A Mediterranean sailing holiday changes how you experience culture. Cities are impressive on foot — but some of the region’s most unforgettable architecture was deliberately designed to be approached from the sea. Monks, pirates, merchants and emperors all understood one truth: in the Med, the horizon was the main road.
Drop anchor in the right bay and you don’t just visit history — you arrive the way travellers did a thousand years ago.
Here are some of the most spectacular cultural sites best experienced under sail.
Monasteries Built for Sailors, Not Roads
The Mediterranean is full of cliff-top monasteries, but a few were essentially maritime landmarks — spiritual lighthouses for passing sailors.
One of the most striking is San Fruttuoso Abbey, hidden in a tiny cove between Camogli and Portofino. Built between the 10th and 13th centuries, the Romanesque complex sits directly on the beach in a bay with no road access; historically, the sea was the only realistic way to reach it.

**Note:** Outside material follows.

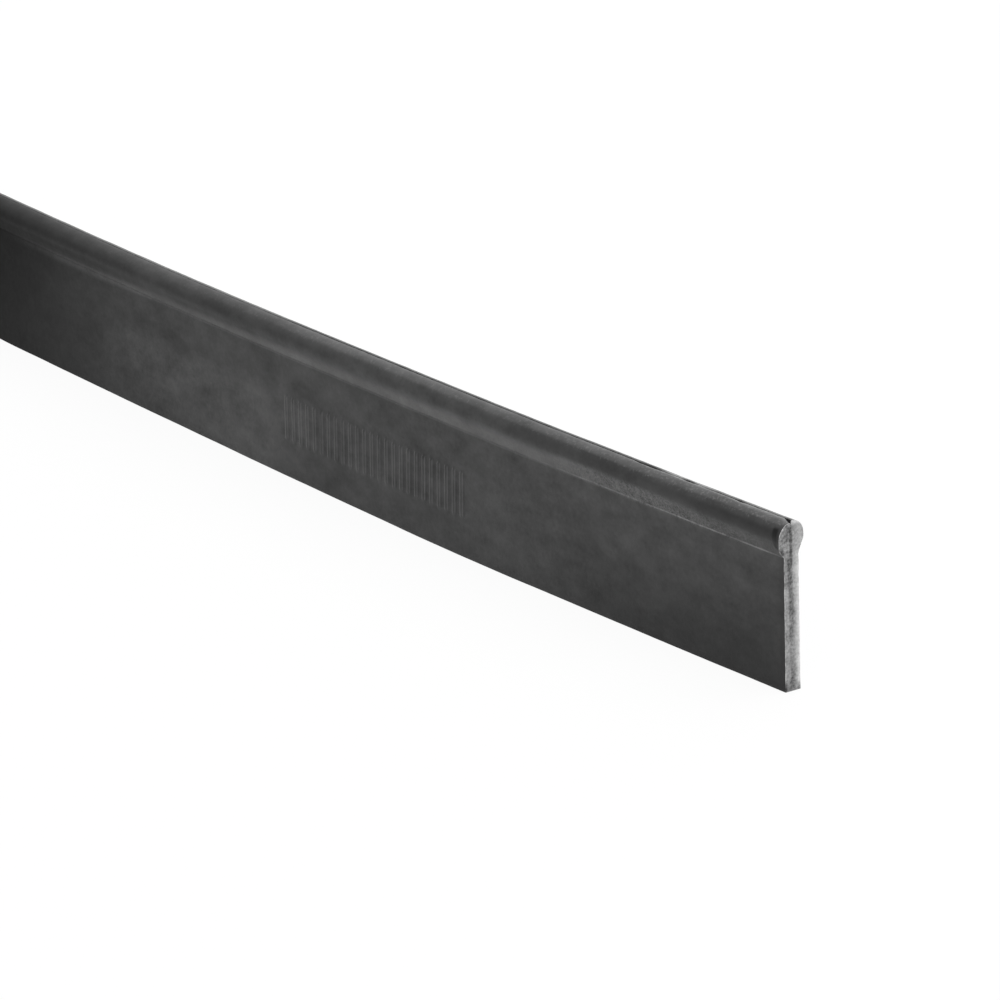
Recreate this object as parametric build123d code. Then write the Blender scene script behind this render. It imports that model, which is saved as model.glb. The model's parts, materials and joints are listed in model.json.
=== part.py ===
"""Rubber blade strip with a round bead: two moulded rubber plies bonded back to back.

The row frame has its origin on the bead's axis at the middle of the strip's length. +X runs
along the strip, +Y points from the front ply to the rear ply and +Z from the lip to the bead.
The strip has a gentle bow in plan: both ends curve towards +Y. Each ply carries one half of the
bead, and the two halves met a little out of step. All sizes are in millimetres.
"""

from build123d import *
import math
import os

# ---- Driving dimensions ------------------------------------------------------------------

STRIP_LENGTH = 355.6  # measured along the bead's axis
STRIP_HEIGHT = 27.0  # from the wiping lip to the crown of the rear ply
BOW_RADIUS = 2800.0  # plan radius that the loose strip settles to

BEAD_DIAMETER = 4.8  # round head that slides into a channel
BEAD_STEP = 0.35  # how far the rear ply's half of the bead stands above the front ply's
WEB_THICKNESS = 2.85  # both plies of the flat blade together
NECK_THICKNESS = 2.75  # waist that the channel's jaws close on

NECK_DROP = 2.9  # from the bead's axis down to the foot of the bead's flanks
LEDGE_DROP = 3.15  # from the bead's axis down to the top edge of the flat blade
LEDGE_RISE = 0.05  # how far the ledge climbs from the blade's face to the neck
NECK_FILLET = 0.5  # hollow radius between the bead's flank and the neck

CROWN_CHAMFER_WIDTH = 0.1  # broken inner edge along the top of each half of the bead
CROWN_CHAMFER_DEPTH = 0.15

# ---- Places worked out from them ---------------------------------------------------------

BEAD_RADIUS = BEAD_DIAMETER / 2
CROWN_Z = BEAD_RADIUS + BEAD_STEP / 2
LIP_Z = CROWN_Z - STRIP_HEIGHT
WEB_HALF = WEB_THICKNESS / 2
NECK_HALF = NECK_THICKNESS / 2

BOW_AXIS = Axis((0, BOW_RADIUS, 0), (0, 0, 1))
BOW_ANGLE = math.degrees(STRIP_LENGTH / BOW_RADIUS)


def flank_angle(lobe_z):
    """Angle on the lobe's circle where the straight flank from the neck touches it."""
    neck_depth = lobe_z + NECK_DROP
    reach = math.hypot(NECK_HALF, neck_depth)
    return math.atan2(-neck_depth, NECK_HALF) + math.acos(BEAD_RADIUS / reach)


def ply_section(lobe_z):
    """Cross-section of one ply, out from the bond plane along X and up along Y.

    lobe_z is the height of the centre of the ply's half of the bead.
    """

    def on_lobe(angle):
        """Point of the lobe's circle at an angle in radians from the horizontal."""
        return (BEAD_RADIUS * math.cos(angle), lobe_z + BEAD_RADIUS * math.sin(angle))

    foot = (0, LIP_Z)
    lip_corner = (WEB_HALF, LIP_Z)
    blade_top = (WEB_HALF, -LEDGE_DROP)
    neck_foot = (NECK_HALF, LEDGE_RISE - LEDGE_DROP)
    neck_head = (NECK_HALF, -NECK_DROP)
    chamfer_foot = (0, lobe_z + BEAD_RADIUS - CROWN_CHAMFER_DEPTH)

    flank = flank_angle(lobe_z)
    crown = math.acos(CROWN_CHAMFER_WIDTH / BEAD_RADIUS)
    shoulder = (flank + crown) / 2

    with BuildSketch() as section:
        with BuildLine():
            Polyline(foot, lip_corner, blade_top, neck_foot, neck_head, on_lobe(flank))
            ThreePointArc(on_lobe(flank), on_lobe(shoulder), on_lobe(crown))
            Polyline(on_lobe(crown), chamfer_foot, foot)
        make_face()
        waist = section.vertices().sort_by_distance(neck_head)[0]
        fillet(waist, NECK_FILLET)
    return section.sketch


def bowed_ply(side):
    """One ply, carried along the bow. side is +1 for the rear ply and -1 for the front ply."""
    section = ply_section(side * BEAD_STEP / 2)
    if side < 0:
        section = section.mirror(Plane.YZ)
    upright = Plane.YZ * section
    ply = revolve(upright, axis=BOW_AXIS, revolution_arc=BOW_ANGLE)
    return ply.rotate(BOW_AXIS, -BOW_ANGLE / 2)


os.makedirs("parts", exist_ok=True)
for name, side in (("front_ply", -1), ("rear_ply", 1)):
    ply = bowed_ply(side)
    ply.label = name
    export_step(ply, f"parts/{name}.step")
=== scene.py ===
"""Looks of a bowed rubber blade strip: a round bead on top, a flat blade below, in two bonded plies.

Each ply is one closed lattice: stations along the strip, rows up its outer contour and columns from
the bond plane out to that contour. The lattice's six sides are the ply's mesh. Lengths are in metres.
"""

import json
import math

import bpy
import numpy as np
from mathutils import Matrix, Vector


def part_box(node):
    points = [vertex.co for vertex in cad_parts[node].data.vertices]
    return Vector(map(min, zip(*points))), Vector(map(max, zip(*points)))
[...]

On a yacht, you understand why: the twin arches rise from the sand like a fortified gateway for pilgrims arriving by boat. From land it feels remote — from the water it feels inevitable.
Further east, a catamaran charter in Greece perfects the idea. The tiny harbour village of Loutro on Crete remains accessible only by sea, preserving its whitewashed architecture because cars never arrived.
Approach under sail and it looks less like a village and more like a stage set — the Mediterranean before asphalt existed.
Sacred Structures on Impossible Rocks
Mediterranean religion evolved alongside seafaring. Isolation meant devotion, and the sea provided isolation.
Perched 35 metres above the Libyan Sea is Chrysoskalitissa Monastery, a 17th-century monastery overlooking historic landing coves once used by sailors arriving from the west.
From land it’s dramatic.
From a boat it’s cinematic — the building floats above the cliffs like a vision.
Sailors historically navigated by landmarks like this. In many ways, monasteries doubled as navigation aids: unmistakable silhouettes guiding ships long before charts were accurate.
Sea Caves Turned Cultural Icons
Some architecture isn’t built — it’s discovered.
Across the Mediterranean, coastal caves became shrines, gathering places, and myth-making locations because they could only be entered from water.
The glowing cavern of Blue Grotto can only be entered lying flat in a small rowboat through a one-metre-high opening at calm tide.
Romans placed statues inside — effectively turning a natural chamber into an underwater temple.
In Greece, the vast Blue Cave is even larger and likewise reachable only by boat when seas are calm.
These spaces blur the line between architecture and geology — which is exactly how ancient sailors experienced the world. Sacredness wasn’t built; it was found.
Landscapes Framed by the Sea
Some places are famous precisely because you cannot walk into them.
The dramatic cove of Navagio Beach is enclosed by sheer cliffs and accessible only by sea, giving it an isolated, almost theatrical quality.
Likewise, along Italy’s Amalfi Coast, hidden inlets and grottoes — including emerald-lit sea caves and fjord-like coves — reveal their full scale only from the water, the perspective they were naturally “designed” for.
From land they’re viewpoints.
From a yacht they’re entrances.
Why Sailing Reveals the Real Mediterranean
Most Mediterranean architecture isn’t oriented toward streets — it faces the horizon. Ports were front doors, not back entrances. Approaching by boat restores the intended narrative:
You don’t visit the site.
You arrive at it.
Bell towers become beacons.
Monasteries become refuges.
Caves become cathedrals.
A sailing holiday isn’t just transport — it’s time travel, letting you experience culture exactly as traders, pilgrims and explorers once did: emerging from open water and discovering civilisation carved into rock.
And once you’ve done that, arriving by car never feels quite right again.